A virtude e a corrupção nas palavras do rei (Castela, século XIII)
Corrupção; Alfonso X; Siete Partidas; Especulo; Cantigas de Santa Maria
A noção moderna de corrupção é acompanhada de uma visão moralizante que, por sua vez, lança sobre o passado europeu e sobre sociedades atuais não europeias “acusações” de corrupção, com o objetivo de universalizar determinados padrões da contemporaneidade e transformá-los em virtudes políticas.

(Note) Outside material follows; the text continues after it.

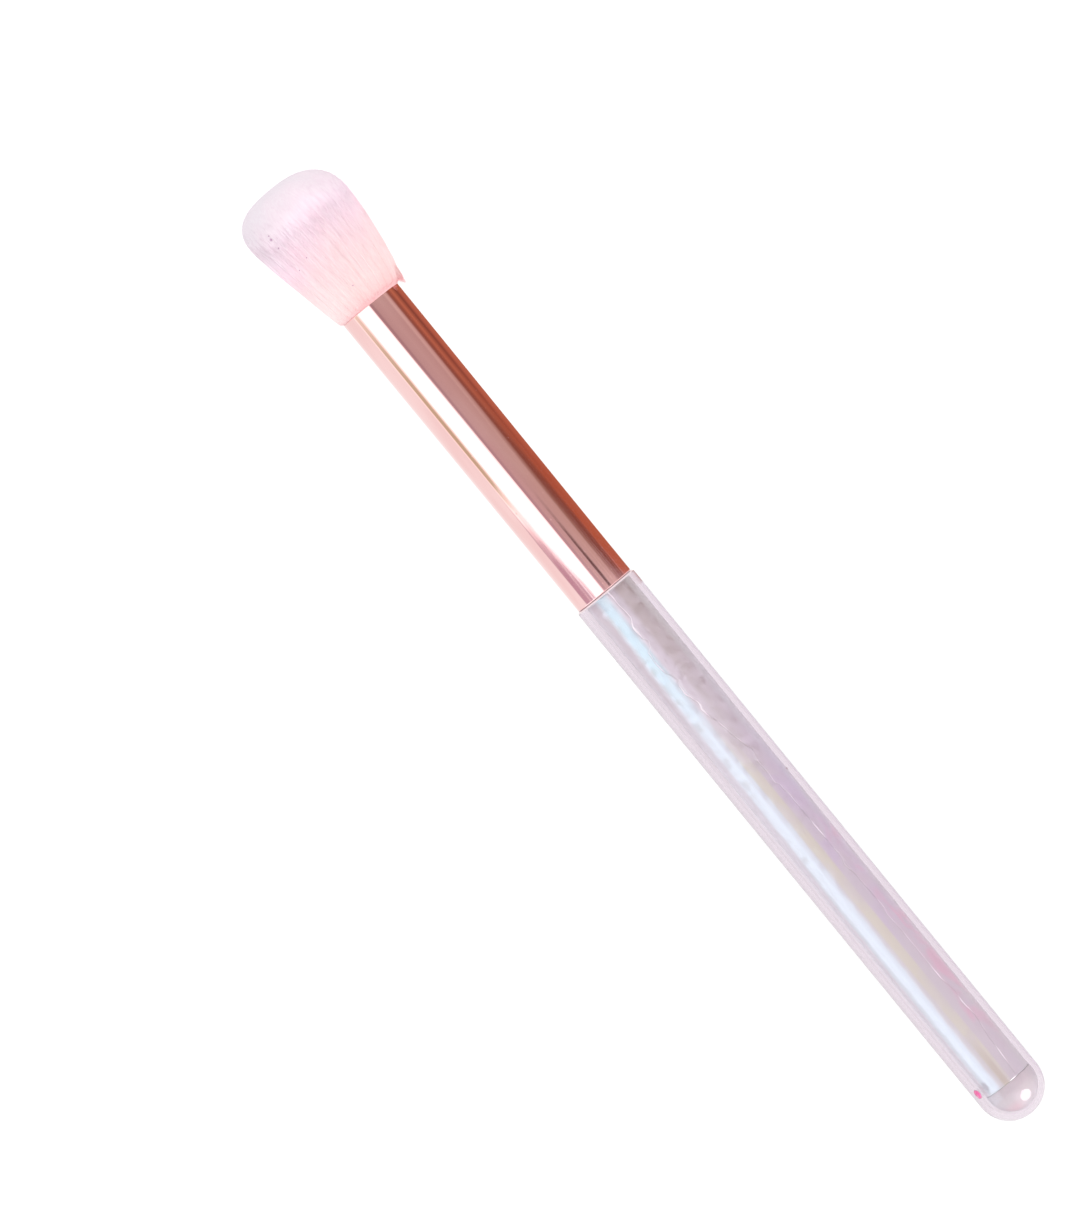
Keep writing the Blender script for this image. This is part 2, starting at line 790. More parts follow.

Esse tipo de análise despreza lógicas históricas, resultando em conclusões anacrônicas sobre outras sociedades, quase sempre tachadas de precárias, politicamente pouco sofisticadas, o que as impediria de alcançar a “desejada modernidade”. Devido à lente de observação adotada, muitos pesquisadores que se debruçam sobre o período medieval enxergam nele uma época corrupta por excelência, atravessada por tantos desvios que a proposta de construir um objeto de estudo em torno da corrupção seria tarefa inglória. Os riscos de analisar a corrupção medieval por meio de referenciais modernos são grandes, na medida em que os resultados certamente devolverão uma imagem do passado que não passa de um reflexo (positivo ou negativo) do nosso presente. Um aspecto bastante sintomático desse exercício anacrônico é a frequente acusação de que os medievais não sabiam – ou não conseguiam - separar a esfera pública da privada. Entretanto, o campo da antropologia política oferece contribuições significativas ao estudo da corrupção, pois chama a atenção para a existência de moralidades diferentes e próprias a cada sociedade estudada. Se debruçar sobre diferentes moralidades significa abandonar nosso conceito de corrupção, incrustrado de noções pré-concebidas de certo/ errado, moralmente aceito/ moralmente condenável, e procurar entender como as sociedades do passado construíram o seu conceito de corrupção. O objetivo desta dissertação é compreender como o problema da corrupção/corrosão da sociedade era formulado e enfrentado em três obras produzidas na corte de Alfonso X de Castela (século XIII), que tiveram ampla circulação e grande influência na Península Ibérica, em uma perspectiva que permita interpretá-lo em profunda conexão com o modelo político que dava forma àquela sociedade. Pretende-se, assim, oferecer subsídios que permitam mostrar a relevância de se estudar a corrupção em perspectiva política e histórica, de modo a superar análises de cunho moralista e “a-histórico”.